The show Lucifer has its much darker roots in Neil Gaiman’s Sandman series and subsequent spin-offs starting with The Sandman Presents: Lucifer, and there is a short story called Murder Mystory from 1998 that has pre-fall Lucifer grow disenfranchised with God and Heaven when an angel is murdered in Heaven’s Silver City. That all to be said, I appreciate that the requirement for TV to tone down some of the more grizzly aspects of the story, and I do enjoy it for what it is, but I’d like to see what the reaction would be if they were a little more faithful to the original works. I’m using Lucifer as a talking point as it is still currently active in pop culture, and illustrates what I am talking to all the way to the point that the Devil is the main character.
From a literary standpoint, the more depth a villain that is more than evil for evil’s sake is infinitely more interesting. As stories evolve, and characters have grand internal conflicts that writers and creators can dig into the nuance and purpose of a villain, you end up with something that is more relatable. Magneto is a great example of this, an otherwise campy adversary, but once you understand the tragic backstory, his relationship with Charles Xavier becomes a story of opposing viewpoints rather than good versus evil. If the Devil is always evil for the sake of being evil, then they become pretty boring and predictable after a while. There is also a question of relatability, and Nichole pointed out to me that there are some major touchpoints that the Devil and humanity share. We have both been cast out of our respective paradise, we both value free will and we were both created by god. As we have these touchpoints in common, content creators can leverage these as a way to make the Devil more familiar.

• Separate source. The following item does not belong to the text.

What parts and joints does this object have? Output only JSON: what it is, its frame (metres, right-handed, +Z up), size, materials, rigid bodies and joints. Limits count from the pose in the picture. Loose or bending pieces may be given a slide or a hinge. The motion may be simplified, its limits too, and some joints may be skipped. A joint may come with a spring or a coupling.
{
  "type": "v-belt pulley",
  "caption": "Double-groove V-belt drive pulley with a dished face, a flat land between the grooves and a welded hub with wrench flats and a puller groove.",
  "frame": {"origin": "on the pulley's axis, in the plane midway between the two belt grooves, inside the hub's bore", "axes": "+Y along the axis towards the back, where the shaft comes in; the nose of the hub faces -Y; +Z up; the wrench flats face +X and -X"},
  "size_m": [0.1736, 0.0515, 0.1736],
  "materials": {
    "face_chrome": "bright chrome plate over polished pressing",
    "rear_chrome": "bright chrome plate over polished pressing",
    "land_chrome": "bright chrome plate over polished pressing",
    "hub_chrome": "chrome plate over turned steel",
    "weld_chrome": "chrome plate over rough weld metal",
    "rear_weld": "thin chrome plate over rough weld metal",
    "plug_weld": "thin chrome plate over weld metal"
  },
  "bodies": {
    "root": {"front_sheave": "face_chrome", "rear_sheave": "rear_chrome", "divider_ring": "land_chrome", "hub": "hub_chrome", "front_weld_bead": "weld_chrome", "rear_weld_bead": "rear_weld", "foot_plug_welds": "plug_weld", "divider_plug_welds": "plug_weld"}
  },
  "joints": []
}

Sympathy for the Devil is nothing new, from the Rolling Stones song of the same name to the quote from Mark Twain from a hundred years ago at the beginning of the article. Even back to Milton’s Paradise Lost, published over three hundred and fifty years ago, this is not a new topic. In terms of film and television, however, as it is a younger medium and some of these ideas have been reaching wider audiences than they would have historically. Something that Nichole brought up when I asked for her input on this was, as the world we exist in has been expanding its understanding of itself, things become inherently less magical. We are in a time where even if we can’t explain every little thing we are working to do so. The Devil being evil “just because” doesn’t really have a place in our world any longer, and when you understand someone’s motives, it inherently leads to sympathy, regardless of if you agree with their actions or not.

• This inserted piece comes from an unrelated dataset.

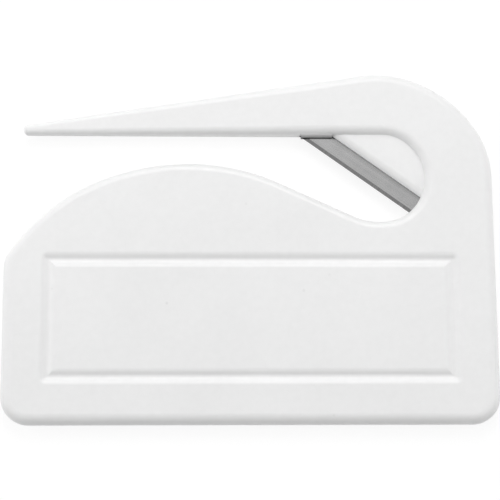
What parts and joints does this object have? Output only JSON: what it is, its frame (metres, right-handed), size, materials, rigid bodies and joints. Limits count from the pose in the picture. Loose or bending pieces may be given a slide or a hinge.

Back on the topic of my favorite Devil’s, I think another facet in all of this is that actors generally like playing complicated and bombastic characters. It’s fun to have an over the top character that is capable of doing things that the actor would never do. Going for a big, over the top, and dare say, decadent Devil sounds like a fun outlet to me, and I couldn’t act my way out of a wet paper bag. I think this is where people started enjoying the Devil in film. When you have the likes of the previously mentioned De Nero, Nicholson but then add-in Al Pacino and Peter Stormare. These are great, powerful, and most importantly charismatic actors that are having fun with these rolls. Heck, even the late, great George Burns had a turn as Old Scratch in Oh God, You Devil, and looked like he was having the time of his life doing it. It’s hard to separate these actors from the character, especially when you consider that charisma is such an important (although hard to quantify) piece of what makes actors successful.
When it comes to my preferred takes on the Devil, I like the self-aware, force-of-nature interpretations. While the Devil is usually shown as a manipulator driving temptation, luring humanity to acts that will leave them damned, the Devil that just lets humanity lean into their vices of their own accord always feels more comfortable somehow. Less of the “Devil made me do it” and more a facilitator of humanity’s own base desires. He isn’t making anyone do anything, just offering a service that we are asking him for. This is likely my dirty heathen roots showing, but hey, how about a little sympathy?